I have a question on a proof in a paper on the orbital dimension of a permutation group.
Let $G \le S^\Omega$ be a permutation group. A base for $G$ is a subset $\Sigma \subseteq \Omega$ for which the pointwise stabilizer $G_{(\Sigma)}$ is the identity. The base size of $G$, denoted $b(G)$, is the smallest size of a base for $G$.
Suppose $G$ has orbitals $\{R_1,\ldots,R_t\}$ (these are the $G$-orbits on $\Omega \times \Omega$). Define the color $C(x,y)$ of an ordered pair $(x,y) \in \Omega \times \Omega$ to be the value of $i$ for which $(x,y) \in R_i$. A resolving set for $G$ is a subset $S = \{x_1,\ldots,x_k\} \subseteq \Omega$ such that for any $y,z \in \Omega, y \ne z$, we have $C(y,x_i) \ne C(z,x_i)$ for some $x_i \in S$. The orbital dimension of $G$, denoted $\mu(G)$, is defined to be the smallest size of a resolving set for $G$. It can be shown that every resolving set for $G$ is a base for $G$, whence $b(G) \le \mu(G)$.
Let $G$ be the action of $S_n$ on the 2-subsets of $\{1,\ldots,n\}$, and henceforth assume also that $n \equiv 1 \pmod 3$.

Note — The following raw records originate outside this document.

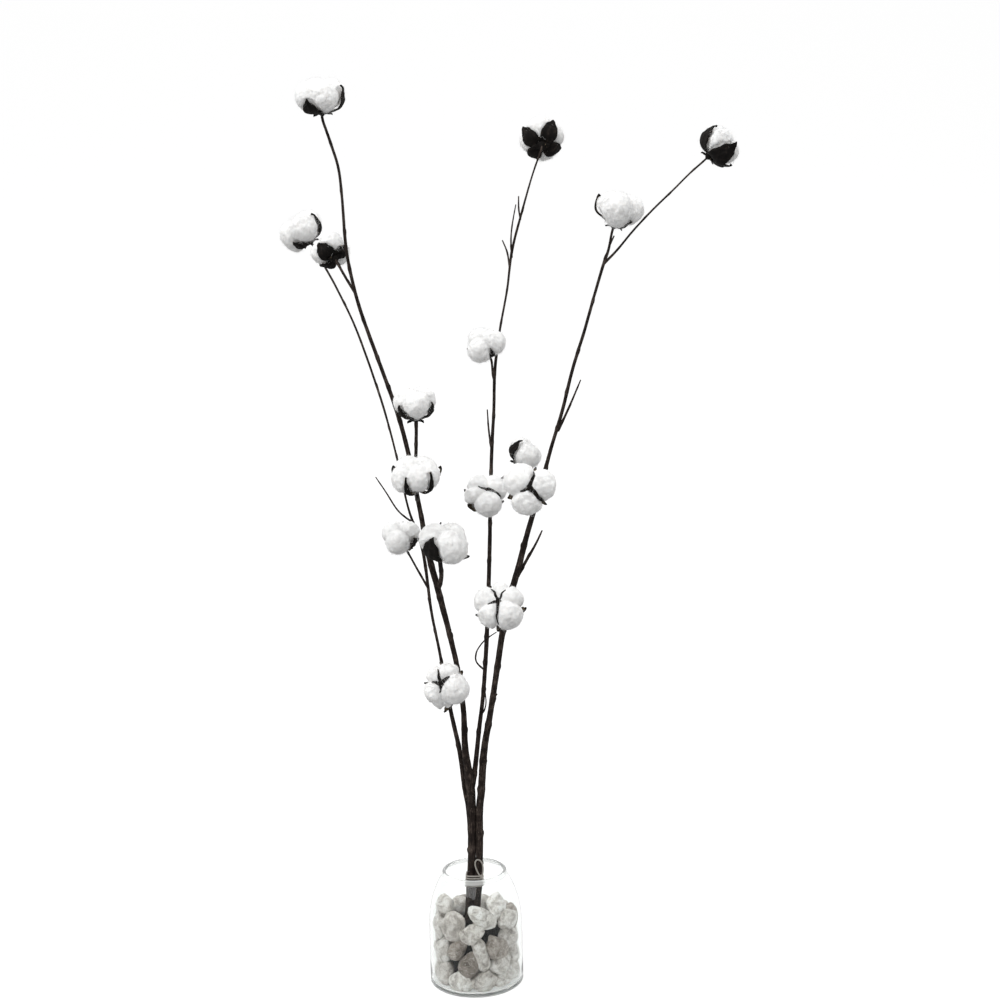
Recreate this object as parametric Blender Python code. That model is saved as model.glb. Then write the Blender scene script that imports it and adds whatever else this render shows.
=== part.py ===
"""Cotton stem bunch: dried cotton stems with open bolls, tied and stood in a glass jar of pebbles.

Metres, +Z up. The origin is the middle of the jar's flat underside, and the front faces -Y.
Three natural stems stand in holes in a dark foam block; pebbles fill the jar round the block.
"""
import math
import random

import bmesh
import bpy
from mathutils import Matrix, Vector

for old in list(bpy.data.objects):
    bpy.data.objects.remove(old, do_unlink=True)

# ------------------------------------------------------------------ driving dimensions
GAP = 0.0003                    # clearance between pieces that touch each other
SEED = 7                        # every random draw below starts from this number

JAR_RADIUS = 0.048
JAR_WALL = 0.0025
JAR_FLOOR = 0.003               # thickness of the glass under the pebbles
JAR_CORNER = 0.0020             # rounding between side and underside
JAR_SIDES = 30
SHOULDER_STEPS = 4
SHOULDER = ((0.048, 0.058), (0.048, 0.090), (0.039, 0.104), (0.0334, 0.1139))
RIM_CENTRE = (0.0308, 0.1164)   # the rounded rim is a bead round this radius and height
RIM_BEAD = 0.0026

FOAM_RADIUS = 0.026             # corner radius of the eight-sided block
FOAM_TOP = 0.060

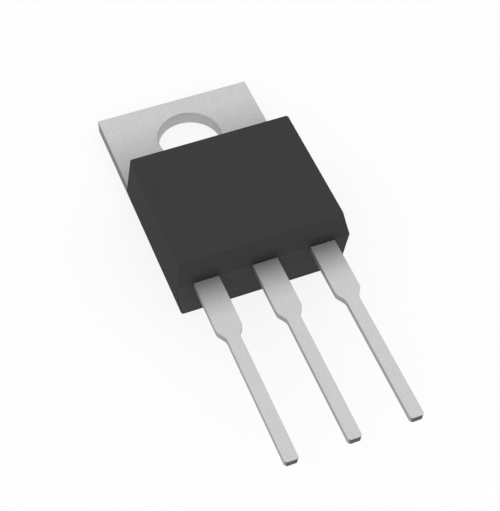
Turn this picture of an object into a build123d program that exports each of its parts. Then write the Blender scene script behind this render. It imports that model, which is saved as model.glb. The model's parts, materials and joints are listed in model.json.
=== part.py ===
from build123d import *
from math import radians, tan
import os

# Power MOSFET in a through-hole package with a screw-down heat-sink tab.
# Millimetres. The origin is on the axis of the mounting hole, in the plane of
# the tab's back, which is the face that sits on the heat sink. +X is to the
# right and +Y runs from the leads to the tab, as seen with the front face (+Z)
# up. Pin 1, the gate, is the lead on the -X side.

# ---------------------------------------------------------------- dimensions

# copper tab
tab_thickness = 0.86
tab_width = 9.69
hole_radius = 1.92
hole_to_tab_end = 3.14
hole_rim_radius = 0.15        # rolled edge that the punch leaves on the front

# moulded body
hole_to_body = 3.18           # hole axis to the body's end wall, at the tab
body_length = 8.91            # at the tab's face, end wall to lead end
body_width = 10.25            # across the parting line
front_depth = 1.40            # leads' fronts to the body's front face
end_parting_height = 1.50     # height of the parting line where it meets the end wall
front_side_draft = 10.9       # degrees at the lead end, from the parting line to the front
back_side_draft = 5.6         # degrees at the lead end, from the parting line to the back
lead_end_front_draft = 18.4   # degrees
lead_end_back_draft = 5.2     # degrees
end_wall_draft = 6.8          # degrees, from the tab's face to the front
body_corner_radius = 0.15

# leads
lead_back_height = 2.48       # heat-sink plane to the back of the leads
lead_thickness = 0.40
lead_pitch = 3.43
lead_length = 11.92           # body to tip
lead_width = 0.765
lead_root_width = 1.46        # wide stretch beside the body
lead_root_length = 3.45
lead_taper_length = 0.55
lead_shoulder_radius = 0.50
lead_tip_chamfer = 0.12

# copper under the die, held in the plastic
pad_setback = 2.70            # body's lead end to the edge of the copper
pad_side_wall = 0.95          # plastic beside the copper, at the back
lock_step = 0.25              # lip along the copper's sides that grips the plastic
lock_thickness = 0.40
riser_angle = 55.0            # drain lead's climb from the pad to the lead plane
riser_bend_radius = 0.45      # at the middle of the strip

# bond posts of the gate and source leads
post_setback = 0.85           # body's lead end to the near edge of the post
post_length = 1.55
post_side_wall = 0.85         # plastic beside the post, at the parting line
post_gap = 0.65               # between a post and the drain lead
post_corner_radius = 0.25
lock_hole_radius = 0.30       # plastic flows through it and holds the post
lock_hole_inset = 0.50        # from the post's outer and near edges

# silicon die and its solder
die_length = 3.80             # along Y
die_width = 4.60
die_thickness = 0.25
die_setback = 1.00            # edge of the pad to the die
solder_thickness = 0.06
solder_margin = 0.15          # fillet of solder that shows around the die

# aluminium bond wires
gate_wire_diameter = 0.15
source_wire_diameter = 0.38
source_wire_count = 2
source_wire_pitch = 0.95
loop_rise = 0.50              # height of a wire's arch over its post
loop_climb = 45.0             # degrees, as the wire leaves its post
bond_foot_length = 2.2        # the three sizes of a foot are in wire diameters
bond_foot_width = 1.35
bond_foot_height = 0.55
wire_facets = 16              # flats that make up a wire's round section
post_bond_inset = 1.00        # middle of the bonds from the post's inner edge
post_bond_edge = 0.48         # and from the edge that faces the die
gate_bond_inset = 0.60        # gate pad from the die's corner, along X and Y
source_bond_inset = 1.60      # middle of the source bonds from the die's near edge
source_bond_offset = 0.40     # and from the die's centre line, along X

# ------------------------------------------------------------ derived places

lead_front_height = lead_back_height + lead_thickness
lead_parting_height = lead_front_height   # here the mould closes on the leads' fronts
body_height = lead_front_height + front_depth

end_wall_y = -hole_to_body
lead_end_y = end_wall_y - body_length
tab_end_y = hole_to_tab_end
lead_tip_y = lead_end_y - lead_length

body_back_width = body_width - 2 * lead_parting_height * tan(radians(back_side_draft))
body_front_width = body_width - 2 * front_depth * tan(radians(front_side_draft))
pad_width = body_back_width - 2 * pad_side_wall
pad_edge_y = lead_end_y + pad_setback
pad_length = end_wall_y - pad_edge_y

die_back_height = tab_thickness + solder_thickness
die_front_height = die_back_height + die_thickness
die_near_y = pad_edge_y + die_setback
die_centre_y = die_near_y + die_length / 2

post_near_y = lead_end_y + post_setback
post_far_y = post_near_y + post_length
post_centre_y = (post_near_y + post_far_y) / 2
post_inner_x = lead_root_width / 2 + post_gap
post_outer_x = body_width / 2 - post_side_wall
post_width = post_outer_x - post_inner_x
post_centre_x = (post_outer_x + post_inner_x) / 2


# ------------------------------------------------------- heat-sink tab, drain

def lead_plane(x):
    """Back face of the leads, with its origin on the centre line of one of them."""
    return Plane(origin=(x, 0, lead_back_height))


def lead_blade(x, root_y):
    """Outline of the lead whose centre line is at x, from root_y out to the tip."""
    shoulder_y = lead_end_y - lead_root_length
    with BuildSketch(lead_plane(x)) as blade:
        with BuildLine():
            Polyline(
                (0, root_y),
                (lead_root_width / 2, root_y),
                (lead_root_width / 2, shoulder_y),
                (lead_width / 2, shoulder_y - lead_taper_length),
                (lead_width / 2, lead_tip_y + lead_tip_chamfer),
                (lead_width / 2 - lead_tip_chamfer, lead_tip_y),
                (0, lead_tip_y),
            )
            mirror(about=Plane.YZ)
        make_face()
        taper_ends, shoulders = blade.vertices().group_by(Axis.Y)[2:4]
        fillet(taper_ends + shoulders, lead_shoulder_radius)
    return blade.sketch


# one piece of copper in two gauges: the thick tab and pad, and the thin drain
# lead, which climbs from the pad to the plane of the other two leads
pad_strip_height = tab_thickness - lead_thickness / 2
lead_strip_height = lead_back_height + lead_thickness / 2
riser_run = (lead_strip_height - pad_strip_height) / tan(radians(riser_angle))
riser_centre_y = (lead_end_y + pad_edge_y) / 2

with BuildPart() as heat_sink_tab:
    with BuildSketch():
        with Locations((0, end_wall_y)):
            Rectangle(tab_width, tab_end_y - end_wall_y, align=(Align.CENTER, Align.MIN))
        Circle(hole_radius, mode=Mode.SUBTRACT)
    extrude(amount=tab_thickness)
    front_rim = heat_sink_tab.edges().filter_by(GeomType.CIRCLE).sort_by(Axis.Z)[-1]
    fillet(front_rim, hole_rim_radius)

    with BuildSketch():
        with Locations((0, end_wall_y)):
            Rectangle(pad_width, pad_length, align=(Align.CENTER, Align.MAX))
    extrude(amount=tab_thickness)
    with BuildSketch(Plane.XY.offset(tab_thickness)):
        with Locations((0, end_wall_y)):
            Rectangle(pad_width + 2 * lock_step, pad_length, align=(Align.CENTER, Align.MAX))
    extrude(amount=-lock_thickness)

    with BuildLine(Plane.YZ) as riser:
        FilletPolyline(
            (pad_edge_y, pad_strip_height),
            (riser_centre_y + riser_run / 2, pad_strip_height),
            (riser_centre_y - riser_run / 2, lead_strip_height),
            (lead_end_y, lead_strip_height),
            radius=riser_bend_radius,
        )
    with BuildSketch(Plane(origin=riser.line @ 0, z_dir=riser.line % 0, x_dir=(1, 0, 0))):
        Rectangle(lead_root_width, lead_thickness)
    sweep(path=riser.line)
    extrude(lead_blade(0, lead_end_y), amount=lead_thickness)

heat_sink_tab.part.label = "heat_sink_tab"


# ------------------------------------------------------ gate and source leads

def signal_lead(side):
    """A lead with its bond post; side is -1 for the gate and +1 for the source."""
    hole_x = side * (post_outer_x - lock_hole_inset)
    hole_y = post_near_y + lock_hole_inset
    with BuildPart() as lead:
        extrude(lead_blade(side * lead_pitch, post_centre_y), amount=lead_thickness)
        with BuildSketch(lead_plane(side * post_centre_x)):
            with Locations((0, post_centre_y)):
                RectangleRounded(post_width, post_length, post_corner_radius)
        extrude(amount=lead_thickness)
        with BuildSketch(lead_plane(hole_x)):
            with Locations((0, hole_y)):
                Circle(lock_hole_radius)
        extrude(amount=lead_thickness, mode=Mode.SUBTRACT)
    return lead.part


gate_lead = signal_lead(-1)
gate_lead.label = "gate_lead"

source_lead = signal_lead(1)
source_lead.label = "source_lead"


# ----------------------------------------------------------- die and its bed

with BuildPart() as die_solder:
    with BuildSketch(Plane.XY.offset(tab_thickness)):
        with Locations((0, die_centre_y)):
            Rectangle(die_width + 2 * solder_margin, die_length + 2 * solder_margin)
    with BuildSketch(Plane.XY.offset(die_back_height)):
        with Locations((0, die_centre_y)):
            Rectangle(die_width, die_length)
    loft()

die_solder.part.label = "die_solder"

with BuildPart() as silicon_die:
    with BuildSketch(Plane.XY.offset(die_back_height)):
        with Locations((0, die_centre_y)):
            Rectangle(die_width, die_length)
    extrude(amount=die_thickness)

silicon_die.part.label = "silicon_die"


# ----------------------------------------------------------------- bond wires

def loop_radii(corners):
    """Bend radius at each corner, as large as the two legs beside it allow."""
    radii = []
    for before, here, after in zip(corners, corners[1:], corners[2:]):
        leg_in = Vector(*here) - Vector(*before)
        leg_out = Vector(*after) - Vector(*here)
        shorter = min(leg_in.length, leg_out.length)
        half_turn = radians(leg_in.get_angle(leg_out)) / 2
        radii.append(0.45 * shorter / tan(half_turn))
    return radii


def bond_wire(post_spot, die_spot, diameter):
    """Wedge-bonded wire: a flattened foot on the post, an arched loop, a foot on the die."""
    start = Vector(*post_spot, lead_front_height)
    end = Vector(*die_spot, die_front_height)
    span = Vector(end.X - start.X, end.Y - start.Y, 0)
    drop = start.Z - end.Z
    lift = bond_foot_height * diameter
    foot = bond_foot_length * diameter
    crest = foot / 2 + loop_rise / tan(radians(loop_climb))
    corners = [
        (0, lift),
        (foot / 2, lift),
        (crest, lift + loop_rise),
        (span.length - foot / 2, lift - drop),
        (span.length, lift - drop),
    ]
    upright = Plane(origin=start, x_dir=span, z_dir=span.cross(Vector(0, 0, 1)))
    with BuildPart() as wire:
        with BuildLine(upright) as loop:
            FilletPolyline(*corners, radius=loop_radii(corners))
        with BuildSketch(Plane(origin=loop.line @ 0, z_dir=loop.line % 0)):
            RegularPolygon(diameter / 2, wire_facets)
        sweep(path=loop.line)
        for spot in (start, end):
            with BuildSketch(Plane(origin=spot, x_dir=span, z_dir=(0, 0, 1))):
                SlotOverall(foot, bond_foot_width * diameter)
            extrude(amount=lift)
    return wire.part


post_bond_x = post_inner_x + post_bond_inset
post_bond_y = post_far_y - post_bond_edge

gate_wire = bond_wire(
    (-post_bond_x, post_bond_y),
    (gate_bond_inset - die_width / 2, die_near_y + gate_bond_inset),
    gate_wire_diameter,
)
gate_wire.label = "gate_wire"

source_wires = []
for index in range(source_wire_count):
    across = (index - (source_wire_count - 1) / 2) * source_wire_pitch
    source_wire = bond_wire(
        (post_bond_x + across, post_bond_y),
        (source_bond_offset + across, die_near_y + source_bond_inset),
        source_wire_diameter,
    )
    source_wire.label = f"source_wire_{index + 1}"
    source_wires.append(source_wire)


# ---------------------------------------------------------------- moulded body

inner_pieces = [heat_sink_tab.part, gate_lead, source_lead]
inner_pieces += [die_solder.part, silicon_die.part, gate_wire, *source_wires]


def body_section(y, parting_height):
    """Cross-section of the body at y, widest at the height of the parting line."""
    with BuildSketch(Plane.XZ.offset(-y)) as section:
        with BuildLine():
            Polyline(
                (0, 0),
                (body_back_width / 2, 0),
                (body_width / 2, parting_height),
                (body_front_width / 2, body_height),
                (0, body_height),
            )
            mirror(about=Plane.YZ)
        make_face()
    return section.sketch


# along the sides the parting line falls from the leads' fronts towards the tab
with BuildPart() as epoxy_body:
    lead_end_section = body_section(lead_end_y, lead_parting_height)
    end_wall_section = body_section(end_wall_y, end_parting_height)
    loft([lead_end_section, end_wall_section], ruled=True)
    with BuildSketch(Plane.YZ):
        with BuildLine():
            Polyline(
                (lead_end_y + lead_parting_height * tan(radians(lead_end_back_draft)), 0),
                (lead_end_y, lead_parting_height),
                (lead_end_y + front_depth * tan(radians(lead_end_front_draft)), body_height),
                (
                    end_wall_y - (body_height - tab_thickness) * tan(radians(end_wall_draft)),
                    body_height,
                ),
                (end_wall_y, tab_thickness),
                (end_wall_y, 0),
                close=True,
            )
        make_face()
    extrude(amount=body_width, both=True, mode=Mode.INTERSECT)
    corner_edges = epoxy_body.edges().filter_by(
        lambda edge: abs(edge.tangent_at(0.5).X) > 0.01 and abs(edge.tangent_at(0.5).Z) > 0.5
    )
    fillet(corner_edges, body_corner_radius)
    for piece in inner_pieces:
        add(piece, mode=Mode.SUBTRACT)

epoxy_body.part.label = "epoxy_body"


# --------------------------------------------------------------------- export

os.makedirs("parts", exist_ok=True)
for piece in [epoxy_body.part, *inner_pieces]:
    export_step(piece, f"parts/{piece.label}.step")
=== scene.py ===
"""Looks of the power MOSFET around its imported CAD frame: matte moulded epoxy and matte tinned copper.

The frame gives every shape. This script gives each node its material, rounds the edges of the outer
nodes a little, and adds the floor, the light and the camera.
"""

import json
import math

import bpy
from mathutils import Matrix, Vector


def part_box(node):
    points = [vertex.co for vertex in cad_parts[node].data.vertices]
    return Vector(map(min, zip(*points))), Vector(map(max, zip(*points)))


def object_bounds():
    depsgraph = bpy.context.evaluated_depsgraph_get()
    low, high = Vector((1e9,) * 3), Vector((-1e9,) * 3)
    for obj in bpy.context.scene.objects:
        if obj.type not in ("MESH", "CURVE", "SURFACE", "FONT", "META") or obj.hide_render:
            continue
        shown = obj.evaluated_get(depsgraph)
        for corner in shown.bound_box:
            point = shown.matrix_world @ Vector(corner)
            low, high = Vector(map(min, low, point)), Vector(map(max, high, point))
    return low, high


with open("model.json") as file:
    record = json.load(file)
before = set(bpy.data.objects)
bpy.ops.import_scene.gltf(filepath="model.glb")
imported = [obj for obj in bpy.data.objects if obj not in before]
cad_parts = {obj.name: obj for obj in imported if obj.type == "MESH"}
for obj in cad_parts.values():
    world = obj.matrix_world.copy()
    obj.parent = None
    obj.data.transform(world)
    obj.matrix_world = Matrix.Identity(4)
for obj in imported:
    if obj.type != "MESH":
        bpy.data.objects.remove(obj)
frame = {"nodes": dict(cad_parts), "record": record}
cad_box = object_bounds()

MM = 0.001

# ------------------------------------------------------------------ places
# In metres, from the CAD nodes' boxes and the record's mounts.

body_low, body_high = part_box("epoxy_body")
gate_low, gate_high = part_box("gate_lead")
mounts = {mount["name"]: mount for mount in frame["record"]["mounts"]}

lead_tip_y = gate_low.y
lead_back_z = gate_low.z
lead_front_z = gate_high.z
lead_end_y = body_low.y        # the moulding's wall that the leads come out of
end_wall_y = body_high.y       # its wall over the tab
lead_pitch = abs(mounts["gate_pin"]["pos_m"][0])
part_centre = (cad_box[0] + cad_box[1]) / 2


# ------------------------------------------------------------ node helpers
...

In Proposition 2.24 of [Bailey and Cameron, "Base size, metric dimension and other invariants of groups and graphs", preprint], it is shown that $b(G) = \frac{2}{3}(n-1)$. In Theorem 3.32, it is shown that a particular set $S$ of size $b(G)$ is not a resolving set for $G$, but augmenting this set $S$ by adding one more element to it gives a resolving set for $G$. From what I understand, this implies only that $b(G) \le \mu(G) \le b(G)+1$, whereas the authors conclude that $\mu(G)=b(G)+1$. How is this equality proved? I can see that $\mu(G)$ is one of $b(G)$ or $b(G)+1$. But to prove $\mu(G)=b(G)+1$, we need to show that any set $S$ of size $b(G)$ is not a resolving set for $G$.
I think the proof of Theorem 3.32 implicitly uses the fact that a base for $G$ that has cardinality $b(G)$ is unique (up to graph isomorphism). Using this fact and the fact that a resolving set for $G$ is a base for $G$, it follows that if $G$ had a resolving set $S$ of size $b(G)$, then this set $S$ would have to be the unique base for $G$, which can be shown to not be a resolving set, a contradiction. Uniqueness of minimum bases would thus establish that $\mu(G)=b(G)+1$. Is this what was assumed implicitly in the proof?